The Brag

Single reviews

In Uncategorized on May 26, 2009 at 1:18 am


Two Weeks


Brooklyn’s orchestral pop outfit have lifted themselves out of the torpor and melancholy that dominated their last record, losing none of their sophisticated attitude to melody and harmony in the process. Almost arranged for hurdy-gurdy, piano, rhodes organ and harpsichord dominate the song, skipping through a series of bright changes layered with singer Christopher Bear’s rich, plaintive voice as the constant. The lyrics revolve around fidelity, promises, and relationships. It’s pop enough to be accessible, but rich, detailed and personal enough to be honest music. Sweet and satisfying. 






This band sounds like Wilco with more youthful swagger, sex and restlessness. Stuttering into being on the back of a clanging piano and rim shot groove, it just keeps on keeping on. You can’t get more 60’s soul and RnB than this; this San Diego band own Americana here, instantly lifting your mood, getting you on the road in the direction of something new with real swing and soul. The rhythm section grooves so hard, the vocals are grizzled and real, and you can’t help but dance. There’s not much more to say; this rules.




Out The Airlock

2 1/2 STARS

A spare country song from the Something For Kate frontman, with lyrics revolving around hardship, a sense of displacement and potential disaster over a simple acoustic/electric guitar combination, a little delay and reverb, and a mournful vocal. It’s got a tone and a melodic logic of its own and, though it works, but it’s somehow not quite enough. It would be a wonderful quiet moment on an album, but doesn’t move beyond its disconnected images of a relationship in peril, and a simple melody. There isn’t quite enough to sink your teeth into.



Sundown Syndrome

3 1/2 STARS

This is pretty; a combination of woozy psyche rock, wonderfully warm lo-fi 60’s production, and the kind of exotic compositional aesthetic you remember from The Stranglers’ ‘Golden Brown’. It sounds classic, but the writing is slightly less sophisticated than the playing and production, so you aren’t totally grabbed by the tune itself. Still, the vocalist has a great, sinewy voice, which matches the ropey, psychedelic guitar sounds, always on the verge of bending out of shape or totally distorting. It’s got its own private vibe, and it draws you in.

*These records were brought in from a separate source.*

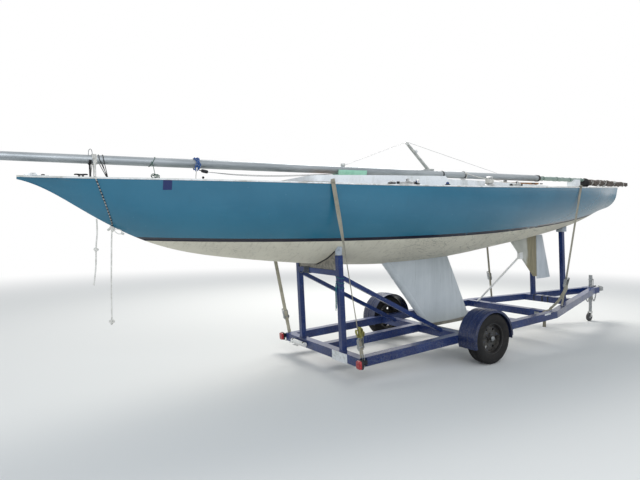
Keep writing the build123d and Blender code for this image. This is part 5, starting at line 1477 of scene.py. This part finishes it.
for name, body, hand in (("port", "wheel_port", -1), ("starboard", "wheel_starboard", 1)):
    axle_end = joint_at[body + "_spin"] * (1, 0, 1)
    hub = axle_end + (0, hand * tyre_across, 0)
    ring_points = np.stack([radius_at * np.cos(round_tyre), swell_y + 0 * round_tyre,
                            radius_at * np.sin(round_tyre)], axis=-1) + hub
    piece("tyre_tread_" + name, tyre_rubber,
          [sheet(ring_points, around=True, ring=True)], ("tyre_" + name,), 30.0, body)
    # five nuts on a circle, the hub's nose and the valve, each where a ray from outside meets the rim
    nut_angle = np.arange(5) * nut_gap + first_nut
    nut_offsets = np.stack([np.cos(nut_angle), 0 * nut_angle, np.sin(nut_angle)], axis=1) * 0.0575
    offsets = np.concatenate([nut_offsets, [(0, 0, 0), (0, 0, 0.150)]])
    starts = offsets + axle_end + (0, hand * outside_wheel, 0)
    *seats, nose, valve = met(starts, (0, -hand, 0), "rim_" + name)
    dark_nuts = [part for seat in seats for part in bolt(seat - (0, hand * 0.001, 0), (0, hand, 0), 0.0105)]
    dark_nuts.append(turned([(-0.004, 0), (-0.004, 0.006), (0.010, 0.0045), (0.026, 0.0038), (0.028, 0.0045),
                             (0.036, 0.0045), (0.038, 0)], valve, (0.1, hand, 0), 14))
    piece("wheel_nuts_" + name, rim_paint, dark_nuts, body=body)
    piece("hub_cap_" + name, cap_grey if hand < 0 else rusty, [
        turned([(-0.010, 0.0285), (0.0, 0.0285), (0.002, 0.030), (0.004, 0.0285), (0.008, 0.024),
                (0.011, 0.015), (0.012, 0.0)], nose, (0, hand, 0), 40),
    ], body=body)

# Fender trim
# Each pressed fender has a raised rib down its middle, a thinner one on both sides of it and a
# rolled outer lip.
arc = np.radians(np.linspace(2, 192, 130))
from_end = np.minimum(np.arange(130), 129 - np.arange(130))


def fender_line(radius, across):
    """An arc round the axle, from just below its level behind to below it ahead."""
    return joint_at["wheel_port_spin"] * (1, 0, 1) + np.stack(
        [radius * np.cos(arc), 0 * arc + across, radius * np.sin(arc)], axis=-1)


trim = []
for hand in (-1, 1):
    for across, breadth, tall in ((0.985, 0.026, 0.010), (0.930, 0.012, 0.006), (1.040, 0.012, 0.006)):
        trim.append(swept(fender_line(0.3565, hand * across), oval(tall, breadth, 2.4, 14), starboard,
                          np.clip(from_end / 6, 0.3, 1)))
    trim.append(round_bar(fender_line(0.352, hand * 1.0995), 0.0085, 12, starboard))
piece("fender_trim", fender_paint, trim)

# Tie-down straps
# Two polyester webbing straps over the decks, each drawn down to the rails by steel ratchets. The
# bow strap's near leg is twisted edge-on, and its spare webbing is bundled above the ratchet.
strap_width, strap_thick, strap_points = 0.050, 0.0028, 260


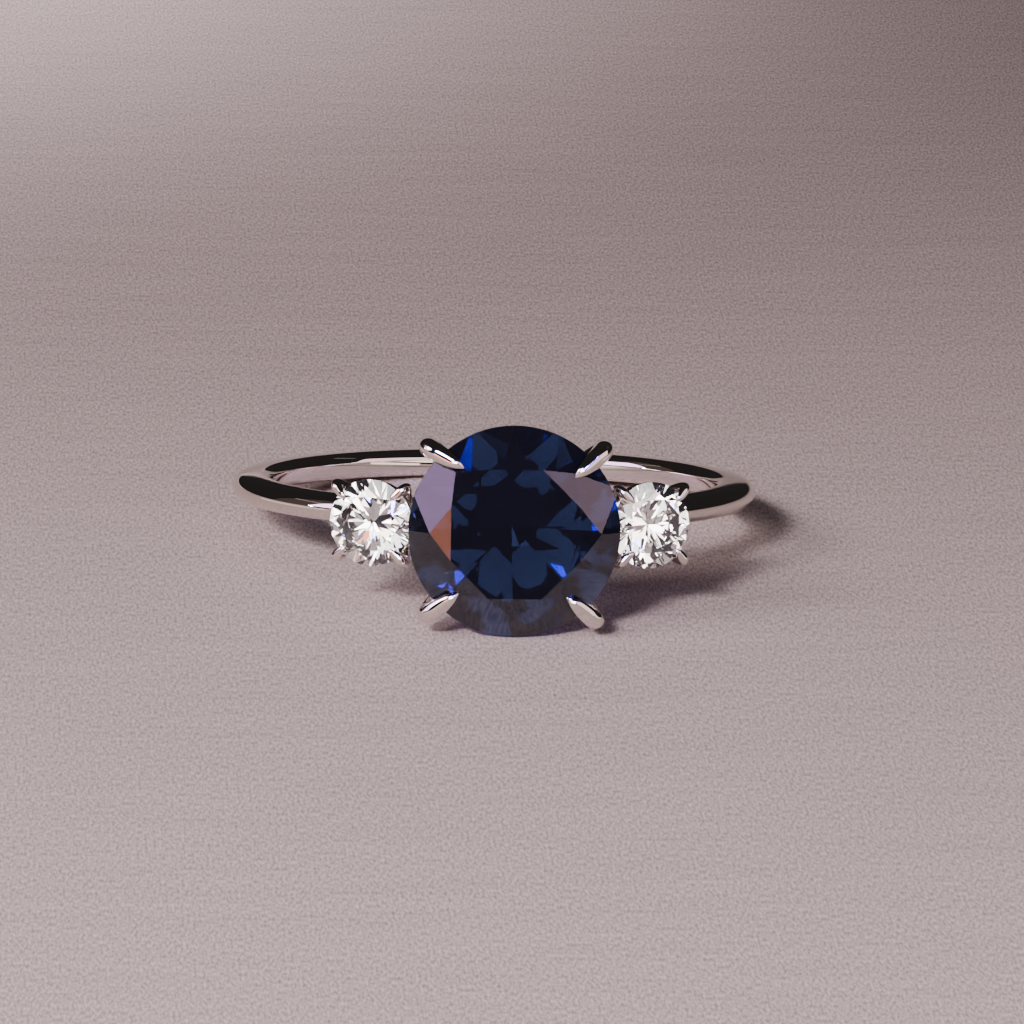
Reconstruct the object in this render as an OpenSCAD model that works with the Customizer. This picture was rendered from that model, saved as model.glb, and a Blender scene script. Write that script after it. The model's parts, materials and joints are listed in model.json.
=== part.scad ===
// Three stone ring, lying on its side as it rests by itself.
// A slim polished band carries a four-claw basket with a round sapphire,
// and a smaller four-claw basket with a round diamond on each shoulder.
//
// Part frame: millimetres, +Z up from the surface that the ring lies on, the stones
// towards -Y, and the origin on the surface under the middle of the whole ring.
// Ring frame: the finger axis is Z, the head looks along -Y, and the finger centre is the origin.
// Stone frame: the stone's axis is Z with the table up, and the girdle plane is Z = 0.

/* [Finger] */
// Inside diameter of the band
finger_d = 17.3; // [15:0.1:20]

/* [Band] */
// Radial thickness of the band
band_t = 1.55; // [1.2:0.05:2]
// Width of the band along the finger
band_w = 1.05; // [0.8:0.05:1.4]
// Radius that rounds the inner edges for comfort, up to most of half the band's width
band_edge_r = 0.4; // [0.1:0.05:0.45]
// Radius along the band's outer crest, up to nearly half the band's width
band_crest_r = 0.48; // [0.2:0.02:0.5]

/* [Centre stone] */
// Diameter of the sapphire
centre_d = 8; // [6.5:0.1:9]
// Gap between the sapphire's culet and the band
culet_gap = 0.2; // [0.1:0.05:0.6]

/* [Side stones] */
// Diameter of each diamond
side_d = 3.3; // [2.8:0.1:3.9]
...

You could say this Sydney dance outfit are hijacking current hip dance references (Justice and Daft Punk) to build a platform for their success, or you could just enjoy one of the most exciting, least self-conscious dance outfits in the country. To criticize this band for cribbing sounds, build-up and breakdown techniques from their heroes would be to ignore how successfully they do it – their take on Daft Punk sounds joyous and effortless. Witness the stomping drum break at 3min 25sec, how they make complex arrangements blaze with real energy, and their thick, aggressive approach makes me want to punch the air almost constantly. This is glorious party music, perfect for right now.



Half Time


This alt-country/rock song from young Sydney songwriter Gideon Bensen suggests fluency and style that sits at the edge of the dance-influenced indie rock doing the rounds. It’s grittier, sharper and more classic rock in a Velvet Underground kind of way, and Gideon himself brings a strong sense of character his vocal performance. The emphasis on sloppy over pristine gives everything vibe, but it obscures the performances. It’s still a little referential, and the melody is underdone, but you can tell he cares and can write, and as such, this is a promising debut.